Nesse contexto, identificamos duas ordens de confusão: uma decorrente do recurso a elementos fáticos irrelevantes para distorcer a operação realizada, como questões de responsabilidade civil (no Brasil, regidas pelo CDC), de parcelamento de pagamentos, cessão de direitos creditórios etc.; a outra decorrente da atribuição de significado jurídico distorcido a elementos fáticos típicos do contrato de agência, como a outorga de mandato ao intermediador (e a sua diferença em relação à corretagem), ou a exigência de que a NFS em nome do cliente (dispensada pela própria IN RFB nº 1.234/2012).

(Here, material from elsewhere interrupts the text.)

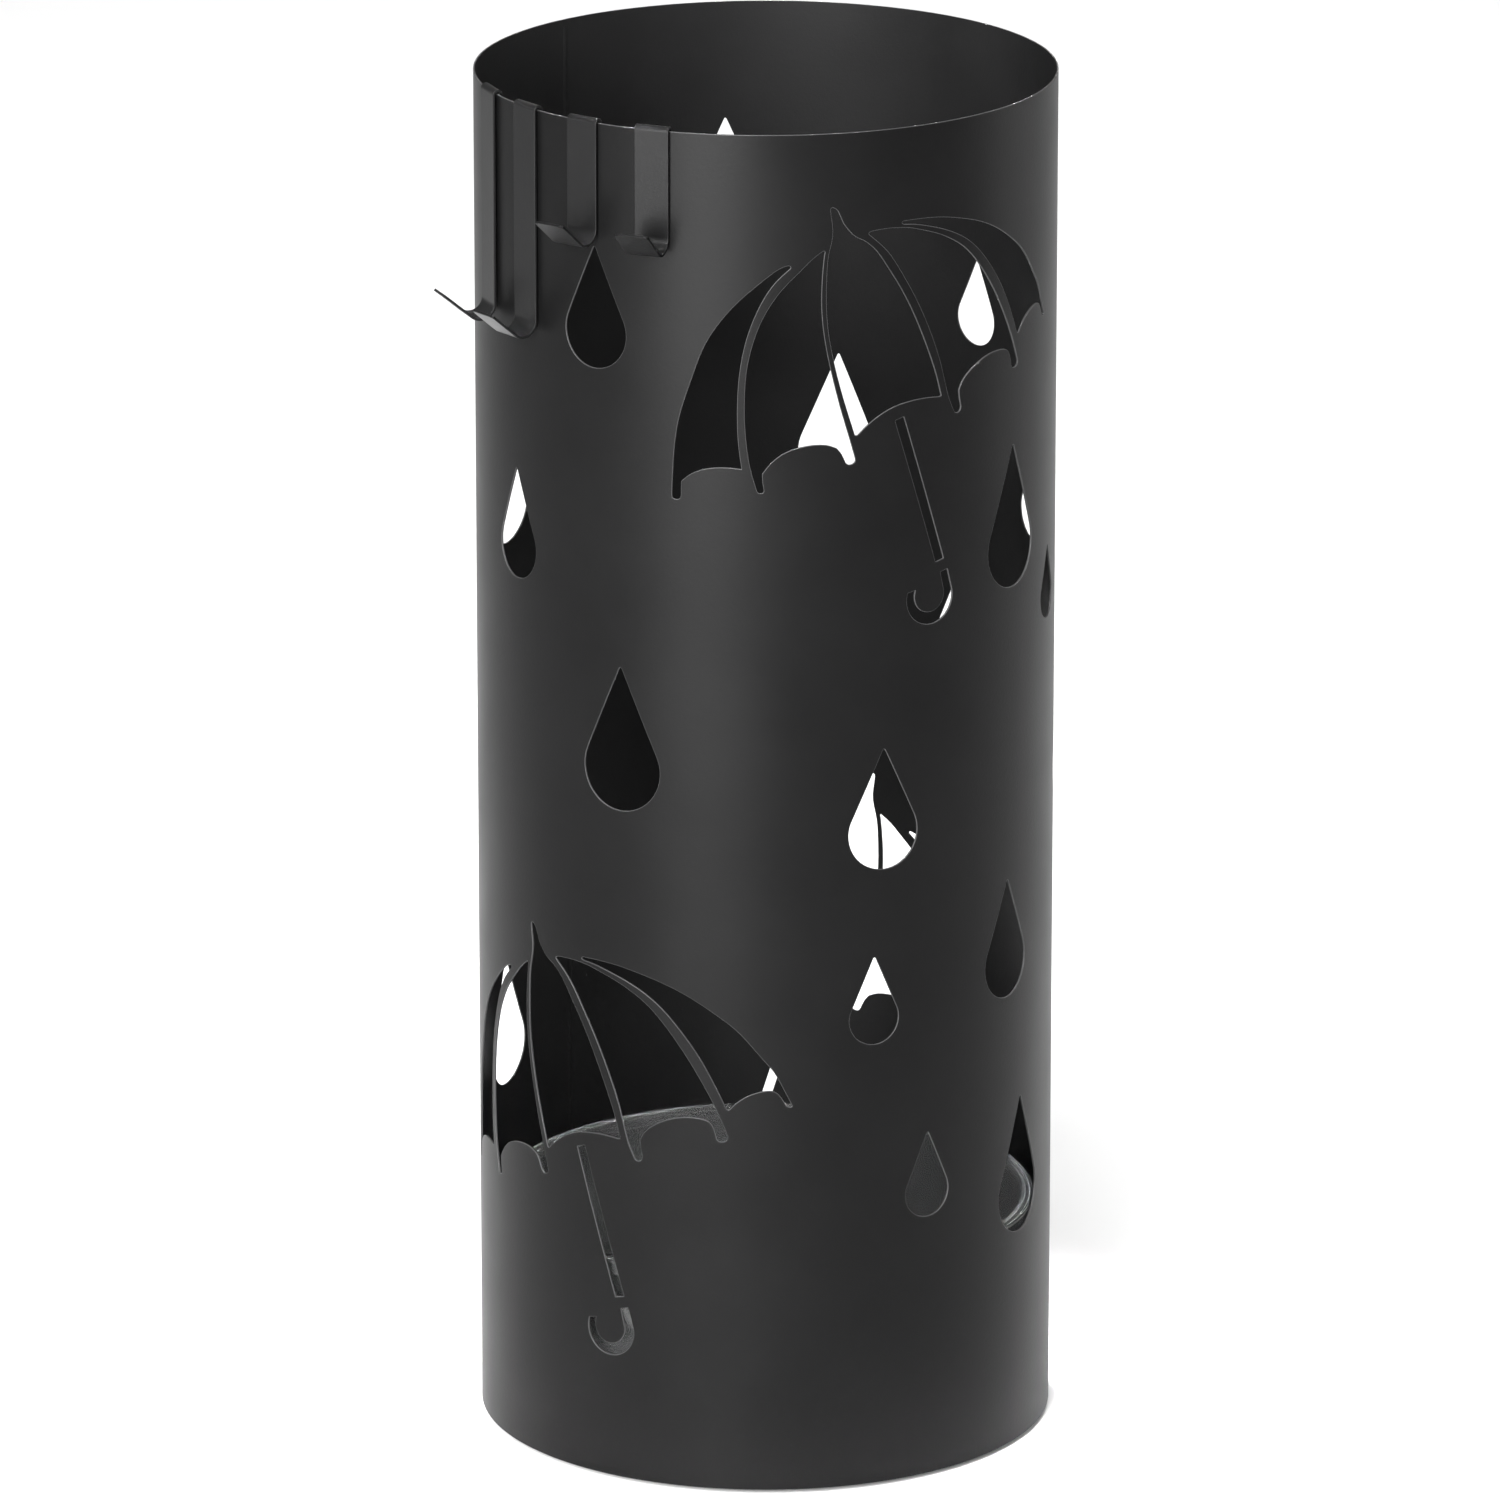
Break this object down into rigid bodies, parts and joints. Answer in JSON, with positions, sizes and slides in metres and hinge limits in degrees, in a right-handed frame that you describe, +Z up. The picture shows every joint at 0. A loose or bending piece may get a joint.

A construção da solução jurídica correta parte de uma adequada compreensão do problema e, principalmente, de qual o ponto central a ser avaliado no caso concreto. Os Ac. 3401-006.207 e 3201-003.727 se prestam, nesse tema, a demonstrar como um mesmo contexto fático pode ser valorado de forma diametralmente oposta por turmas de julgamento do Carf, por serem desconsiderados aspectos técnicos centrais da problemática ou serem adotados critérios que não resistem a uma crítica mais rigorosa, feita pelo próprio órgão em seus precedentes.
[1] Relator conselheiro Lázaro Soares, j. 22/05/2019, unânime.
[2] Relator conselheiro Paulo Roberto Duarte, j. 24/04/2018, por maioria.
[3] Relator conselheiro Paulo Déroulède, j. 24/10/2017, por maioria.
[4] Redator designado conselheiro Andrada Natal, j. 21/01/2020, por qualidade.
[5] Relator conselheiro Demes Brito, j. 20/02/2018, unânime.
[6] Relator conselheiro Francisco Linhares, j. 04/03/2015, por maioria.
[7] Relator conselheiro Robson Bayerl, j. 20/03/2018, por maioria.
[8] Redator designado Rodrigo Mineiro, j. 14/10/2014, por qualidade.
[9] Relator conselheiro João Carlos Cassuli, j. 19/08/2014, unânime.